The AHRC says by recognising Aboriginal and Torres Strait Islander people in the preamble of the Constitution and ensuring it does not discriminate against anyone will not give some Australians more rights than others, but should build stronger relationships of trust and respect between all cultures.

What do you think of Constitutional reform on this issue? What do you think are the advantages or disadvantages?

Starts at 60 Writers

The Starts at 60 writers team seek out interesting topics and write them especially for you.

  1. From any logical perspective the current generation of so called “Indigenous Australians” were born Australians, just like most of us, under the provision of the existing constitution. I see no good purpose on changing our constitution because of hand ringing about events some 228 years ago. There are far greater issues facing this country which the Government should be giving priority to than side issues which won’t change anything nor, in my opinion, ever make our Indigenous brothers happy!

    1 REPLY
    • Very well put Anthony. That is my thoughts exactly.
      Surely we should all be Australians first and foremost and our ethnicity a secondary consideration. After all, there are very few full-blood aboriginal Australians left. Most of them today are mixed blood anyway.

  2. they arent the only ones not recognised in law what about carers ?? we dont exist either to the point where we can be denied legal help

  3. A BIG definite NO. Leave the constitution alone or everyone will want a mention and I shudder to think what would happen if we did change it. And it would split the nation into black and white and we should be trying for just all one.

  4. As was stated, there should be no racial remarks of any kind in a constitution. So the answer is not to ADD references of that type but to DELETE or CHANGE any other such references. That way it covers everybody equally and no one gets a special mention on or by which they can make demands or claim discrimination etc, as has happened in Canada.

  5. Leave the Constitution as is!

    Start changing it for one ‘group’, all the other ‘groups’ will want to ‘get on the bandwagon’!
    It’ll cause even MORE trouble than what we’ve got now.
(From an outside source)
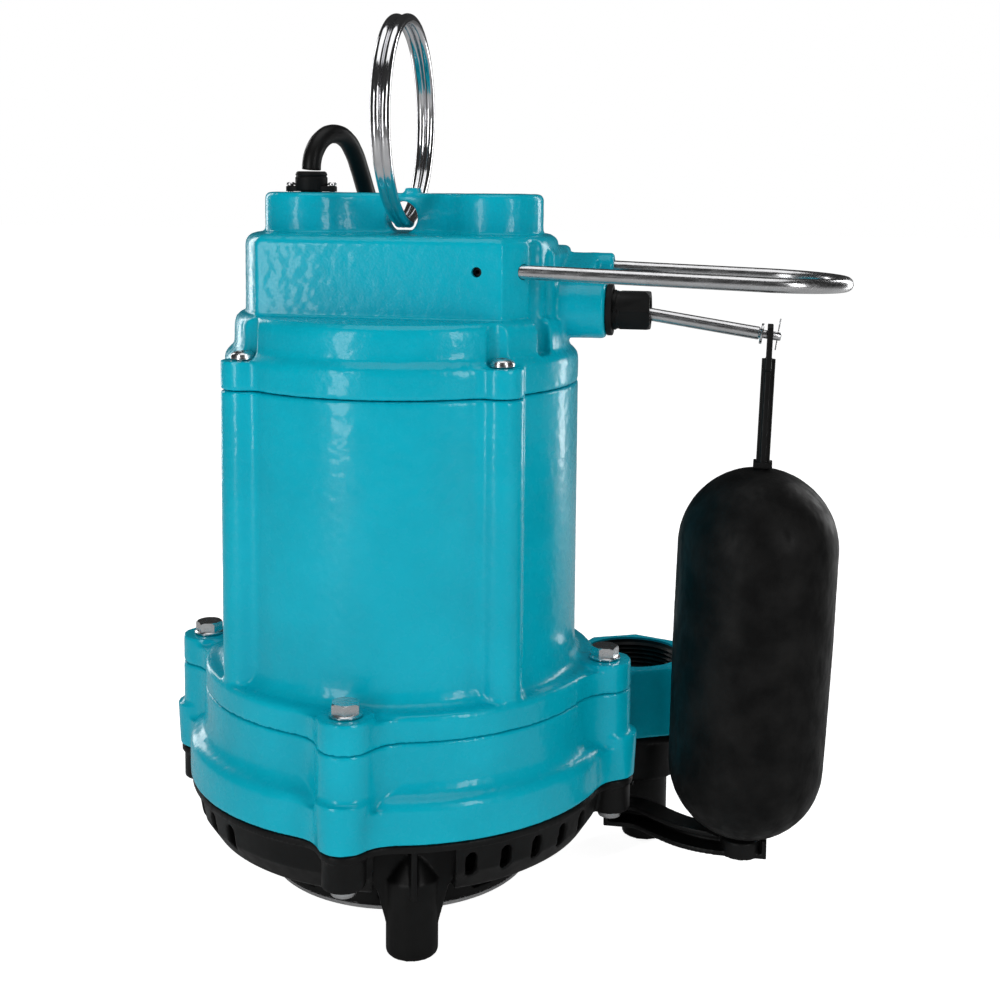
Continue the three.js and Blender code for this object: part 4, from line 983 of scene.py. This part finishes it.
def make_grip():
    x, y = GRIP
    seat = 320 + GAP
    shape = [*arc(x + 7.4, y, 4.6, -90, 90, 14), *arc(x - 7.4, y, 4.6, 90, 270, 14)]
    plate = cushion(shape, seat, seat + 2.6, 0.7)
    boot = lathe([(0, 306), (4.8, 306), (4.8, 321), (7.4, 321), (7.4, 326.6), (6.9, 327.2), (7.3, 327.9),
                  (6.9, 329), (6.2, 329.5), (0, 329.5)], 64, Matrix.Translation((x, y, 0)))
    holes = [post(1.7, seat - 1, seat + 4, x + side * GRIP_SCREW_AT, y, 24) for side in (-1, 1)]
    finish_piece(combined([plate, boot], holes), "cord_grip", sharp=30)
    for number, side in ((1, -1), (2, 1)):
        sx, low = x + side * GRIP_SCREW_AT, seat + 2.6 + GAP
        head = lathe([(0, low), (2.1, low), (2.1, low + 0.7), (1.5, low + 1.3), (0, low + 1.4)],
                     32, Matrix.Translation((sx, y, 0)))
        shank = post(1.3, low - 9, low + 0.5, sx, y, 20)
        made = combined([head, shank], cross_recess(sx, y, low + 1.5, 1, 1.1))
        finish_piece(made, f"grip_screw_{number}")


# Float guard, gland and lever -------------------------------------------------------------------


def make_guard():
    """A round bar bent into a long loop, which slopes down a little towards its end."""
    near, far, bend_x = 38, 56, 162.9
    line = [(near + (bend_x - near) * i / 12, -GUARD_HALF, GUARD_Z) for i in range(12)]
    line += [(x, y, GUARD_Z) for x, y in arc(bend_x, 0, GUARD_HALF, -90, 90, 36)]
    line += [(bend_x + (far - bend_x) * i / 12, GUARD_HALF, GUARD_Z) for i in range(1, 13)]
    finish_piece(sweep(line, GUARD_R, 32, GUARD_SLOPE), "float_guard")
    screw = bar_y(1.9, -43, -38.6, *SET_SCREW, 32)
    socket_at = Matrix.Translation((SET_SCREW[0], -43.5, SET_SCREW[1]))
    socket_at = socket_at @ Matrix.Rotation(math.radians(-90), 4, "X")
    socket = loft([(circle(1.0, 6), 0), (circle(1.0, 6), 3)], socket_at)
    finish_piece(combined([screw], [socket]), "guard_set_screw")


def make_gland():
    """Hexagon gland with a chamfered end and a groove behind its head."""
    at = along_x(0, 0, SWITCH_Z)
    flat = 8.3 / math.cos(math.radians(30))
    hexagon = loft([(circle(flat, 6, turn=30), z) for z in (96.9, 113.3)], at)
    corners = lathe([
        (0, 96.9), (9.1, 96.9), (9.7, 97.6), (9.7, 98.6), (8.6, 98.8), (8.6, 99.8), (9.7, 100),
        (9.7, 111.8), (8.4, 113.3), (0, 113.3),
    ], 64, at)
    hex_part = trimmed(hexagon, corners)
    barrel = bar_x(9, 84, 98, 0, SWITCH_Z)
    throat = bar_x(6.3, 90, 115, 0, SWITCH_Z)
    mouth = bar_x(7.6, 83, 93, 0, SWITCH_Z)
    finish_piece(combined([hex_part, barrel], [throat, mouth]), "switch_gland", sharp=28)
    washer = lathe([(9.4, 94.1), (11.3, 94.1), (11.6, 94.4), (11.6, 96.2), (11.3, 96.6), (9.4, 96.6)],
                   64, at)
    finish_piece(washer, "gland_washer")


LEVER_PIVOT = (100, 0, 269.3)
LEVER_AT = Matrix.Translation(LEVER_PIVOT) @ Matrix.Rotation(math.radians(8.6), 4, "Y") @ along_x()


def make_lever():
    rod = lathe([(0, -42), (2.3, -42), (2.9, -41.4), (2.9, 61.5), (2.5, 62), (1.9, 62.2), (1.9, 70.8),
                 (1.5, 71.4), (0, 71.4)], 48, LEVER_AT)
    hole_at = LEVER_AT @ Matrix.Translation((0, 0, 69.9)) @ Matrix.Rotation(math.radians(90), 4, "Y")
    hole = loft([(circle(0.95, 20), -4), (circle(0.95, 20), 4)], hole_at)
    finish_piece(combined([rod], [hole]), "switch_lever")
    reach = 5.7
    dome = arc(0, 0, reach, -58, 56, 19)
    ball = lathe([(3.2, dome[0][1]), *dome, (3.2, dome[-1][1])], 64, LEVER_AT)
    finish_piece(ball, "lever_ball", sharp=50)
    washer = lathe([(2.3, 62.3), (4.4, 62.3), (4.6, 62.5), (4.6, 63.3), (4.4, 63.5), (2.3, 63.5)],
                   48, LEVER_AT)
    finish_piece(washer, "lever_washer")
    make_cotter()


def make_cotter():
    """Split wire through the lever's tip, with a round eye and spread ends."""
    at = LEVER_AT @ Matrix.Translation((0, 0, 69.9))
    half = [(6.1, 0.32), (3.0, 0.32), (0.0, 0.32), (-3.6, 0.34), (-4.9, 1.2), (-6.1, 1.5), (-7.4, 0.9)]
    line = [(x, y, 0) for x, y in half] + [(-7.7, 0, 0)] + [(x, -y, 0) for x, y in reversed(half)]
    finish_piece(sweep(smooth_line(line, 6), 0.3, 12, at, 0.1), "cotter_pin")


# Float ------------------------------------------------------------------------------------------

EYE = (165.9, 259.3)
FLOAT_AT = about_y(EYE, 1.83)


def make_float_rod():
    """Flat head with a round hole, a cross-shaped bar and a flange with small fins."""
    x = EYE[0]
    head_outline = [(-4.6, 244), (4.6, 244), (4.6, 260), (3.6, 263), (1.5, 264.3), (-1.5, 264.3),
                    (-3.6, 263), (-4.6, 260)]
    at = FLOAT_AT @ along_x(x - 1.3) @ Matrix.Rotation(math.radians(90), 4, "Z")
    head = loft([(head_outline, 0), (head_outline, 2.6)], at)
    parts = [
        head, block((x - 3, x + 3), (-1.2, 1.2), (203, 249), FLOAT_AT),
        block((x - 1.2, x + 1.2), (-3.4, 3.4), (203, 245), FLOAT_AT),
        block((x - 4.2, x + 4.2), (-4.2, 4.2), (200.4, 203.2), FLOAT_AT),
    ]
    stem_at = FLOAT_AT @ Matrix.Translation((x, 0, 0))
    parts.append(loft([(circle(2.9, 32), 186), (circle(2.9, 32), 201)], stem_at))
    hole = bar_x(3, x - 6, x + 6, 0, EYE[1], 40, FLOAT_AT)
    made = combined(parts, (), 0.32, 2, 0.0, [hole])
    finish_piece(made, "float_rod")


def make_float():
    """Capsule whose wall widens slightly upwards from its bottom curve, with a socket under its rod."""
    low, high, radius = 31, 200, 35.5
    bottom = arc(0, low + radius - 1, radius - 1, -86, -2, 21)
    top = arc(0, high - radius, radius, 0, 84, 21)
    walls = [(radius - 0.8, 74), (radius - 0.5, 90), (radius - 0.2, 108), (radius, 128), (radius, 150)]
    profile = [(0, bottom[0][1]), *bottom, *walls, *top, (0, top[-1][1])]
    at = FLOAT_AT @ Matrix.Translation((EYE[0], 0, 0))
    socket = loft([(circle(3.5, 32), 184), (circle(3.5, 32), 204)], at)
    body = combined([lathe(profile, 128, at)], (), 1.3, 3, 0.3, [socket])
    finish_piece(body, "float")


make_cover()
make_housing()
make_volute()
make_liner()
make_base()
make_inlet_plate()
make_arm()
make_fasteners()
make_lifting_ring()
make_grip()
make_guard()
make_gland()
make_lever()
make_float_rod()
make_float()

# Stage ------------------------------------------------------------------------------------------


def make_floor():
    mesh = bpy.data.meshes.new("floor")
    mesh.from_pydata([(-9, -9, 0), (9, -9, 0), (9, 9, 0), (-9, 9, 0)], [], [(0, 1, 2, 3)])
    floor = bpy.data.objects.new("floor", mesh)
    bpy.context.scene.collection.objects.link(floor)
    floor.location.z = -0.0004
    n = Nodes("floor")
    n.surface(Base_Color=(0.6, 0.6, 0.6, 1), Roughness=0.8, Specular_IOR_Level=0.1)
    n.surface(Emission_Color=(1, 1, 1, 1), Emission_Strength=studio_glow(n.tree, 0.92, 0.45, 0.0))
    mesh.materials.append(n.material)


def make_light(name, azimuth, distance, height, size, power):
    """Softbox facing the pump, at an azimuth counted from the front towards the float."""
    x, y = polar(distance, azimuth - 90)
    data = bpy.data.lights.new(name, "AREA")
    data.shape = "RECTANGLE"
    data.size, data.size_y = size
    data.energy = power
    light = bpy.data.objects.new(name, data)
    bpy.context.scene.collection.objects.link(light)
    light.location = (x, y, height)
    light.rotation_euler = (Vector((0, 0, 0.2)) - light.location).to_track_quat("-Z", "Y").to_euler()


def studio_glow(tree, seen, cast, mirrored):
    """Strength of a white surround as looked at, as it lights the object, and in reflections."""
    path = tree.nodes.new("ShaderNodeLightPath")
    level = cast
    for ray, strength in (("Is Glossy Ray", mirrored), ("Is Camera Ray", seen)):
        pick = tree.nodes.new("ShaderNodeMapRange")
        if level is cast:
            pick.inputs["To Min"].default_value = cast
        else:
            tree.links.new(level, pick.inputs["To Min"])
        pick.inputs["To Max"].default_value = strength
        tree.links.new(path.outputs[ray], pick.inputs["Value"])
        level = pick.outputs["Result"]
    return level


def make_world():
    """A white room to look at, which lights the object more softly than it looks."""
    world = bpy.data.worlds.new("studio")
    world.use_nodes = True
    tree = world.node_tree
    background = tree.nodes["Background"]
    background.inputs["Color"].default_value = (1, 1, 1, 1)
    tree.links.new(studio_glow(tree, 1.0, 0.2, 0.03), background.inputs["Strength"])
    bpy.context.scene.world = world


make_floor()
make_world()
make_light("key", -27, 1.05, 0.42, (0.2, 0.8), 3.7)
make_light("front", 48, 1.2, 0.6, (0.2, 0.8), 4.2)
make_light("right_rim", 138, 1.0, 0.4, (0.16, 0.9), 3.5)
make_light("left_rim", -126, 1.0, 0.4, (0.16, 0.9), 2.2)
make_light("top", 0, 0.05, 1.3, (0.9, 0.9), 3.5)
  6. This issue could be resolved with one short sentence acknowledging the indigenous as first inhabitants-full stop.
    We don’t want to get bogged down with a lot of PC nonsense or create an excuse for more funding or race based policies and programs.

  7. No. The Aboriginals were the first people in the land that is now Australia. They were not the first Australians – that falls to all who were here at Federation.
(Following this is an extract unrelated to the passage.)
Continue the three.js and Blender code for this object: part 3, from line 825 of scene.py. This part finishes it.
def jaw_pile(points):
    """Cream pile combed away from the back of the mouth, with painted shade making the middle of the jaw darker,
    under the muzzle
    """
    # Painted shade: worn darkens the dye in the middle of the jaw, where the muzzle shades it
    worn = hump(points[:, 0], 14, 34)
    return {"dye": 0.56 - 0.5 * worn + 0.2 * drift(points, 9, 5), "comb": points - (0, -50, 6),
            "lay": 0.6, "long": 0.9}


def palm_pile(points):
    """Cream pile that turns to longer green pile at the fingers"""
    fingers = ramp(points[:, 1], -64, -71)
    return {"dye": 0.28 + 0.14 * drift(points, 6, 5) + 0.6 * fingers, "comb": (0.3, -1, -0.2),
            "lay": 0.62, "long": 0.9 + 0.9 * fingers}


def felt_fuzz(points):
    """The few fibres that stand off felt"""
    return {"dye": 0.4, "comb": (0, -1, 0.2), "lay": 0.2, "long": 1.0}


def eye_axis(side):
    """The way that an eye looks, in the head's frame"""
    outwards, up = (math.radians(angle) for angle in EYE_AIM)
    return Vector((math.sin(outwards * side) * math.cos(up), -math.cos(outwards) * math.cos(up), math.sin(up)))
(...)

    Also a constitution should be devoid of any statement that gives rights or recognition to any person based on the colour of their skin or ethnicity. That is racist!

    1 REPLY
    • Actually, you’re quite right, Ronin. The only problem is, it’s not racist if it shows that white people are bad. The fact that we are all human and subject to the same frailties is not mentioned when someone is being accused of being a racist.

  8. We need one rule that we all adhere to not a different rule for each group . One law for everybody so we are all on the same page including all members of government . No more entitlement ! Everybody gets treated the same

  9. They don’t seem to think of themselves as Australians .They have their own flag etc.call Australia Day as invasion day. If they want to ,let them do the same as the immigrants if they want to be Australian .Some might, but I doubt all will.Lots are half English Irish etc anyway . They want a say in parliament but seem want to keep separate also . We can’t have our cake and eat it too.